Don't even try to park in Chora — leave the car outside and walk in
The streets of Naxos Town (Chora) are simply too narrow for parking, and usable spaces are close to nonexistent. Every source that covers driving in Naxos — the local rental suppliers, travel bloggers, and forum threads alike — gives the same advice: don't attempt to park inside Chora at all. Instead, leave the car five to ten minutes outside the center and continue on foot. There are free public parking areas near the town hall building open 24/7, but they get chaotic and crowded in summer. Parking near the port and beachfront is explicitly banned in the loading zones reserved for hotel shuttles, buses, and taxis, and those restrictions are actively enforced with fines.
The ammothines sand dunes near Plaka are a protected site — parking or driving on them is illegal
The sand dune area near Plaka beach, known locally as the ammothines, is protected under EU Habitats Directive 92/43/EEC as a natural habitat for native fauna and flora. Driving or parking on the dunes themselves is explicitly prohibited and can result in a fine — a restriction that's easy to miss since nothing about the beach itself signals a protected zone the way a fenced-off archaeological site would.

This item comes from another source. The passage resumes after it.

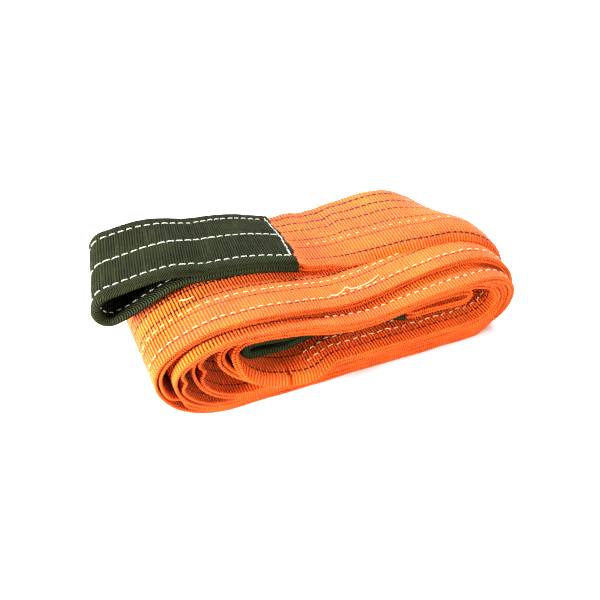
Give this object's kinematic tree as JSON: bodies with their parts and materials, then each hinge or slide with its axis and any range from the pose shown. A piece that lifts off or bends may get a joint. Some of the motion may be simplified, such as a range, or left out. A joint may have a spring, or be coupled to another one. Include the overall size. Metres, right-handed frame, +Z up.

It's one of the few friction points specific to Naxos rather than a generic Greek-island warning, so treat any signage or roped-off dune sections seriously and park in the designated beach lots instead.
Night driving carries real risk — there is no street lighting outside the villages
Once you leave a village center in Naxos, street lighting disappears entirely. Combined with narrow, winding roads and no sidewalks, that darkness is a genuine hazard rather than a routine caution. Animals wander onto the road at night — goats, sheep, donkeys, foxes, and hedgehogs are all commonly reported — and local advice explicitly recommends knowing how to use your rental's high beams before setting out after dark. If you can plan mountain or cross-island drives for daylight hours, it's a meaningfully easier trip.